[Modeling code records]
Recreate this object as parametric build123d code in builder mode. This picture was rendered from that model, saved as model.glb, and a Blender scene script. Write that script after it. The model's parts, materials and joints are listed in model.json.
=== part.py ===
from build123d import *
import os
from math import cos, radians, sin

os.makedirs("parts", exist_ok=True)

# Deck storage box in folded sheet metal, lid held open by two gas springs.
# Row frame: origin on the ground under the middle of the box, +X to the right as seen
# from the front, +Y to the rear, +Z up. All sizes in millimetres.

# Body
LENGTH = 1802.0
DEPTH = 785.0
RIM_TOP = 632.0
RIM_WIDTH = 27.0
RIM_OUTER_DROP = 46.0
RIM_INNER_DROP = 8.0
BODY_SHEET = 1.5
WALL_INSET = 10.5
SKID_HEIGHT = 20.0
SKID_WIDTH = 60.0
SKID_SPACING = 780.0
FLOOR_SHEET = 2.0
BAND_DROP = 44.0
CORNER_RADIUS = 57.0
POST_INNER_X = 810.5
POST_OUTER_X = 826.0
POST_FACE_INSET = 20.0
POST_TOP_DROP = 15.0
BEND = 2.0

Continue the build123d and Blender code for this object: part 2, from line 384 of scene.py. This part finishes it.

• INSTRUCTION: Repeat all of the entries exactly.

• TASK SOLUTION:
Recreate this object as parametric build123d code in builder mode. This picture was rendered from that model, saved as model.glb, and a Blender scene script. Write that script after it. The model's parts, materials and joints are listed in model.json.
=== part.py ===
from build123d import *
import os
from math import cos, radians, sin

os.makedirs("parts", exist_ok=True)

# Deck storage box in folded sheet metal, lid held open by two gas springs.
# Row frame: origin on the ground under the middle of the box, +X to the right as seen
# from the front, +Y to the rear, +Z up. All sizes in millimetres.

# Body
LENGTH = 1802.0
DEPTH = 785.0
RIM_TOP = 632.0
RIM_WIDTH = 27.0
RIM_OUTER_DROP = 46.0
RIM_INNER_DROP = 8.0
BODY_SHEET = 1.5
WALL_INSET = 10.5
SKID_HEIGHT = 20.0
SKID_WIDTH = 60.0
SKID_SPACING = 780.0
FLOOR_SHEET = 2.0
BAND_DROP = 44.0
CORNER_RADIUS = 57.0
POST_INNER_X = 810.5
POST_OUTER_X = 826.0
POST_FACE_INSET = 20.0
POST_TOP_DROP = 15.0
BEND = 2.0

Continue the build123d and Blender code for this object: part 2, from line 384 of scene.py. This part finishes it.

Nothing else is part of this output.